# WHAT TO DO
All material below is to be reproduced exactly.
-- start INFORMATION SUPPLIED --
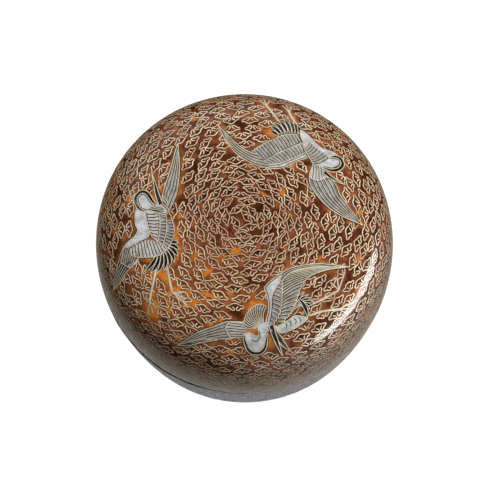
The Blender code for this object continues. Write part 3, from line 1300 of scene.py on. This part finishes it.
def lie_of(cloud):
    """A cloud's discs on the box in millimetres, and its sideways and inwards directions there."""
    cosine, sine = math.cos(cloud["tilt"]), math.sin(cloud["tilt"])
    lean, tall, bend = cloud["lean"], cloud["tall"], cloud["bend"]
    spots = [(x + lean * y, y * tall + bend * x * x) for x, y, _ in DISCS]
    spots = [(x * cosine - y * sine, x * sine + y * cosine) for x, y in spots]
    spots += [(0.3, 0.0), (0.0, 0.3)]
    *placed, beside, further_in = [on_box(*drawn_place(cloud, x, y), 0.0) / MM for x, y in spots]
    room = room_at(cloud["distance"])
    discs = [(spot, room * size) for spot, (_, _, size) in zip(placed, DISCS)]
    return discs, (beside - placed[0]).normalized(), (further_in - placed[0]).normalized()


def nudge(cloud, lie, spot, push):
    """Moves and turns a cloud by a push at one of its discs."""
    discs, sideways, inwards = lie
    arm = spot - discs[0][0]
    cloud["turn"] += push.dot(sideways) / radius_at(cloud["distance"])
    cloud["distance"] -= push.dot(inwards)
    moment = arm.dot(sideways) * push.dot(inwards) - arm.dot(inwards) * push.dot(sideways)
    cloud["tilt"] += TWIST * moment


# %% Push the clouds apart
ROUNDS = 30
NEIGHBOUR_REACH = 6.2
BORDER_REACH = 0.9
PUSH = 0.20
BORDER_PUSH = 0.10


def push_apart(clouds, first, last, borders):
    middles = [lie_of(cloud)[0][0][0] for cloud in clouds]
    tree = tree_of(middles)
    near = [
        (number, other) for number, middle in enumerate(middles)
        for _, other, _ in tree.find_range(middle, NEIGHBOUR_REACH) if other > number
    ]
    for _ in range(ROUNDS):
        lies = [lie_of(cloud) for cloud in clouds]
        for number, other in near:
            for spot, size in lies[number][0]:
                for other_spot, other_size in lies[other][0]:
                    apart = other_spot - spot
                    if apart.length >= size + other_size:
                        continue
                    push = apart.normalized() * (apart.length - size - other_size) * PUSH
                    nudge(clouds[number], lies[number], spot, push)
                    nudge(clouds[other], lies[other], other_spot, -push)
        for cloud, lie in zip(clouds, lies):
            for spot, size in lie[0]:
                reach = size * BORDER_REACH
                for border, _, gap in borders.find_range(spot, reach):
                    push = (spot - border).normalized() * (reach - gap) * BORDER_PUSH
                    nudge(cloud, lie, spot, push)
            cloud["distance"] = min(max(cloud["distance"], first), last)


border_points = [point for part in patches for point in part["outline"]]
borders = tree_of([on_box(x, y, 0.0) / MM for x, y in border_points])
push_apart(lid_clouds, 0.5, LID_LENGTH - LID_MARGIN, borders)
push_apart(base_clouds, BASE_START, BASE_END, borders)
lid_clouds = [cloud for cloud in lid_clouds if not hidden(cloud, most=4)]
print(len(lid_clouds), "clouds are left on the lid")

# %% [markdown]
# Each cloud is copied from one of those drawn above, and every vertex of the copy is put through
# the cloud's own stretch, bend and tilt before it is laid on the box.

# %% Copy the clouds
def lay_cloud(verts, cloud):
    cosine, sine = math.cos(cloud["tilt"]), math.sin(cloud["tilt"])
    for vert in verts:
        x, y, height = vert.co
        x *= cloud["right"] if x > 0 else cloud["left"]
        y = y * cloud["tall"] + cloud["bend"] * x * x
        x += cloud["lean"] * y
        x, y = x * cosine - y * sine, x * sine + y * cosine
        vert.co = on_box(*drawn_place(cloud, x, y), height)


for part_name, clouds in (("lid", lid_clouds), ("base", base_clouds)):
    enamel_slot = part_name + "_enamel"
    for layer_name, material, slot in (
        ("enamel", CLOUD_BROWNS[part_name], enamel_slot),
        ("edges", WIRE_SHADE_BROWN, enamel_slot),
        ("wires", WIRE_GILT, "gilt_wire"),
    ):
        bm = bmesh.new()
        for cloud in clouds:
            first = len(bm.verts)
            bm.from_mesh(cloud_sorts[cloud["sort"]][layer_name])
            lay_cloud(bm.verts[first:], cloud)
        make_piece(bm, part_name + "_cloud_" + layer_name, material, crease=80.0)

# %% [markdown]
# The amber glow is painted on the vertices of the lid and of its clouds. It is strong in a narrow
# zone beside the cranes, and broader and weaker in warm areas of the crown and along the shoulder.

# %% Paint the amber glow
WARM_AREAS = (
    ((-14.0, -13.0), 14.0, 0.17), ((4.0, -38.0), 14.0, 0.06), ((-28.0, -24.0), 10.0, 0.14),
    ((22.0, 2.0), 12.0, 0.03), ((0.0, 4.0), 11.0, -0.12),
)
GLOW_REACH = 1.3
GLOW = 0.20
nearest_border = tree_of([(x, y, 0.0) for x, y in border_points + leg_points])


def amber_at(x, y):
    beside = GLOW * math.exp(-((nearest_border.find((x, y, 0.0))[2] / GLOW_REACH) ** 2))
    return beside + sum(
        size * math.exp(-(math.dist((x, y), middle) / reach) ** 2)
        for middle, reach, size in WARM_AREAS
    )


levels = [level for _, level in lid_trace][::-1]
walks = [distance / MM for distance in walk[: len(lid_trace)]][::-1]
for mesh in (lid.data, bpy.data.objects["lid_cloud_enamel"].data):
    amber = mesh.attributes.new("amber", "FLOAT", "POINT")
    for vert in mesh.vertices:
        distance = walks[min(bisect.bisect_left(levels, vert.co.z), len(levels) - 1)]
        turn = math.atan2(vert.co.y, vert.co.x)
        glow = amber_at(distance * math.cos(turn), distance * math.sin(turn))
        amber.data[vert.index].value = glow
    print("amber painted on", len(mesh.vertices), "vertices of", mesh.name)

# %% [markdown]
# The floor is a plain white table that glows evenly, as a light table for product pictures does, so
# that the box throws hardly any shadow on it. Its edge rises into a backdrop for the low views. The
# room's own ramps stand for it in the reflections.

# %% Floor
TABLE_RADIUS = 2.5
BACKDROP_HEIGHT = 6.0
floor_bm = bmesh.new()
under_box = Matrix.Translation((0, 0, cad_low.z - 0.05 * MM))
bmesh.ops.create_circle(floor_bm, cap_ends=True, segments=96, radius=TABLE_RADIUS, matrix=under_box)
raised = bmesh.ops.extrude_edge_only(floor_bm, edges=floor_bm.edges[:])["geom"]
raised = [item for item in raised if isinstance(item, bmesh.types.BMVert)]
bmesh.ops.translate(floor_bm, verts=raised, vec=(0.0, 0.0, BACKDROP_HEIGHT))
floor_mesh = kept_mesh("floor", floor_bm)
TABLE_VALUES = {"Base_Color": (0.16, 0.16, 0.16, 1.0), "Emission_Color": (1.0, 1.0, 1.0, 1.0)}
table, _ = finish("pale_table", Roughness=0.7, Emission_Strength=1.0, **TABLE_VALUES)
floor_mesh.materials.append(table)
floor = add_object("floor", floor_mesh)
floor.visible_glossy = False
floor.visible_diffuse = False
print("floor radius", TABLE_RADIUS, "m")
-- end INFORMATION SUPPLIED --
# EXERCISE OUTPUT
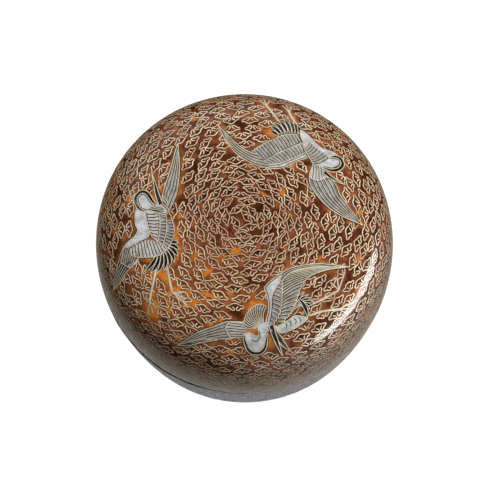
The Blender code for this object continues. Write part 3, from line 1300 of scene.py on. This part finishes it.
def lie_of(cloud):
    """A cloud's discs on the box in millimetres, and its sideways and inwards directions there."""
    cosine, sine = math.cos(cloud["tilt"]), math.sin(cloud["tilt"])
    lean, tall, bend = cloud["lean"], cloud["tall"], cloud["bend"]
    spots = [(x + lean * y, y * tall + bend * x * x) for x, y, _ in DISCS]
    spots = [(x * cosine - y * sine, x * sine + y * cosine) for x, y in spots]
    spots += [(0.3, 0.0), (0.0, 0.3)]
    *placed, beside, further_in = [on_box(*drawn_place(cloud, x, y), 0.0) / MM for x, y in spots]
    room = room_at(cloud["distance"])
    discs = [(spot, room * size) for spot, (_, _, size) in zip(placed, DISCS)]
    return discs, (beside - placed[0]).normalized(), (further_in - placed[0]).normalized()


def nudge(cloud, lie, spot, push):
    """Moves and turns a cloud by a push at one of its discs."""
    discs, sideways, inwards = lie
    arm = spot - discs[0][0]
    cloud["turn"] += push.dot(sideways) / radius_at(cloud["distance"])
    cloud["distance"] -= push.dot(inwards)
    moment = arm.dot(sideways) * push.dot(inwards) - arm.dot(inwards) * push.dot(sideways)
    cloud["tilt"] += TWIST * moment


# %% Push the clouds apart
ROUNDS = 30
NEIGHBOUR_REACH = 6.2
BORDER_REACH = 0.9
PUSH = 0.20
BORDER_PUSH = 0.10


def push_apart(clouds, first, last, borders):
    middles = [lie_of(cloud)[0][0][0] for cloud in clouds]
    tree = tree_of(middles)
    near = [
        (number, other) for number, middle in enumerate(middles)
        for _, other, _ in tree.find_range(middle, NEIGHBOUR_REACH) if other > number
    ]
    for _ in range(ROUNDS):
        lies = [lie_of(cloud) for cloud in clouds]
        for number, other in near:
            for spot, size in lies[number][0]:
                for other_spot, other_size in lies[other][0]:
                    apart = other_spot - spot
                    if apart.length >= size + other_size:
                        continue
                    push = apart.normalized() * (apart.length - size - other_size) * PUSH
                    nudge(clouds[number], lies[number], spot, push)
                    nudge(clouds[other], lies[other], other_spot, -push)
        for cloud, lie in zip(clouds, lies):
            for spot, size in lie[0]:
                reach = size * BORDER_REACH
                for border, _, gap in borders.find_range(spot, reach):
                    push = (spot - border).normalized() * (reach - gap) * BORDER_PUSH
                    nudge(cloud, lie, spot, push)
            cloud["distance"] = min(max(cloud["distance"], first), last)


border_points = [point for part in patches for point in part["outline"]]
borders = tree_of([on_box(x, y, 0.0) / MM for x, y in border_points])
push_apart(lid_clouds, 0.5, LID_LENGTH - LID_MARGIN, borders)
push_apart(base_clouds, BASE_START, BASE_END, borders)
lid_clouds = [cloud for cloud in lid_clouds if not hidden(cloud, most=4)]
print(len(lid_clouds), "clouds are left on the lid")

# %% [markdown]
# Each cloud is copied from one of those drawn above, and every vertex of the copy is put through
# the cloud's own stretch, bend and tilt before it is laid on the box.

# %% Copy the clouds
def lay_cloud(verts, cloud):
    cosine, sine = math.cos(cloud["tilt"]), math.sin(cloud["tilt"])
    for vert in verts:
        x, y, height = vert.co
        x *= cloud["right"] if x > 0 else cloud["left"]
        y = y * cloud["tall"] + cloud["bend"] * x * x
        x += cloud["lean"] * y
        x, y = x * cosine - y * sine, x * sine + y * cosine
        vert.co = on_box(*drawn_place(cloud, x, y), height)


for part_name, clouds in (("lid", lid_clouds), ("base", base_clouds)):
    enamel_slot = part_name + "_enamel"
    for layer_name, material, slot in (
        ("enamel", CLOUD_BROWNS[part_name], enamel_slot),
        ("edges", WIRE_SHADE_BROWN, enamel_slot),
        ("wires", WIRE_GILT, "gilt_wire"),
    ):
        bm = bmesh.new()
        for cloud in clouds:
            first = len(bm.verts)
            bm.from_mesh(cloud_sorts[cloud["sort"]][layer_name])
            lay_cloud(bm.verts[first:], cloud)
        make_piece(bm, part_name + "_cloud_" + layer_name, material, crease=80.0)

# %% [markdown]
# The amber glow is painted on the vertices of the lid and of its clouds. It is strong in a narrow
# zone beside the cranes, and broader and weaker in warm areas of the crown and along the shoulder.

# %% Paint the amber glow
WARM_AREAS = (
    ((-14.0, -13.0), 14.0, 0.17), ((4.0, -38.0), 14.0, 0.06), ((-28.0, -24.0), 10.0, 0.14),
    ((22.0, 2.0), 12.0, 0.03), ((0.0, 4.0), 11.0, -0.12),
)
GLOW_REACH = 1.3
GLOW = 0.20
nearest_border = tree_of([(x, y, 0.0) for x, y in border_points + leg_points])


def amber_at(x, y):
    beside = GLOW * math.exp(-((nearest_border.find((x, y, 0.0))[2] / GLOW_REACH) ** 2))
    return beside + sum(
        size * math.exp(-(math.dist((x, y), middle) / reach) ** 2)
        for middle, reach, size in WARM_AREAS
    )


levels = [level for _, level in lid_trace][::-1]
walks = [distance / MM for distance in walk[: len(lid_trace)]][::-1]
for mesh in (lid.data, bpy.data.objects["lid_cloud_enamel"].data):
    amber = mesh.attributes.new("amber", "FLOAT", "POINT")
    for vert in mesh.vertices:
        distance = walks[min(bisect.bisect_left(levels, vert.co.z), len(levels) - 1)]
        turn = math.atan2(vert.co.y, vert.co.x)
        glow = amber_at(distance * math.cos(turn), distance * math.sin(turn))
        amber.data[vert.index].value = glow
    print("amber painted on", len(mesh.vertices), "vertices of", mesh.name)

# %% [markdown]
# The floor is a plain white table that glows evenly, as a light table for product pictures does, so
# that the box throws hardly any shadow on it. Its edge rises into a backdrop for the low views. The
# room's own ramps stand for it in the reflections.

# %% Floor
TABLE_RADIUS = 2.5
BACKDROP_HEIGHT = 6.0
floor_bm = bmesh.new()
under_box = Matrix.Translation((0, 0, cad_low.z - 0.05 * MM))
bmesh.ops.create_circle(floor_bm, cap_ends=True, segments=96, radius=TABLE_RADIUS, matrix=under_box)
raised = bmesh.ops.extrude_edge_only(floor_bm, edges=floor_bm.edges[:])["geom"]
raised = [item for item in raised if isinstance(item, bmesh.types.BMVert)]
bmesh.ops.translate(floor_bm, verts=raised, vec=(0.0, 0.0, BACKDROP_HEIGHT))
floor_mesh = kept_mesh("floor", floor_bm)
TABLE_VALUES = {"Base_Color": (0.16, 0.16, 0.16, 1.0), "Emission_Color": (1.0, 1.0, 1.0, 1.0)}
table, _ = finish("pale_table", Roughness=0.7, Emission_Strength=1.0, **TABLE_VALUES)
floor_mesh.materials.append(table)
floor = add_object("floor", floor_mesh)
floor.visible_glossy = False
floor.visible_diffuse = False
print("floor radius", TABLE_RADIUS, "m")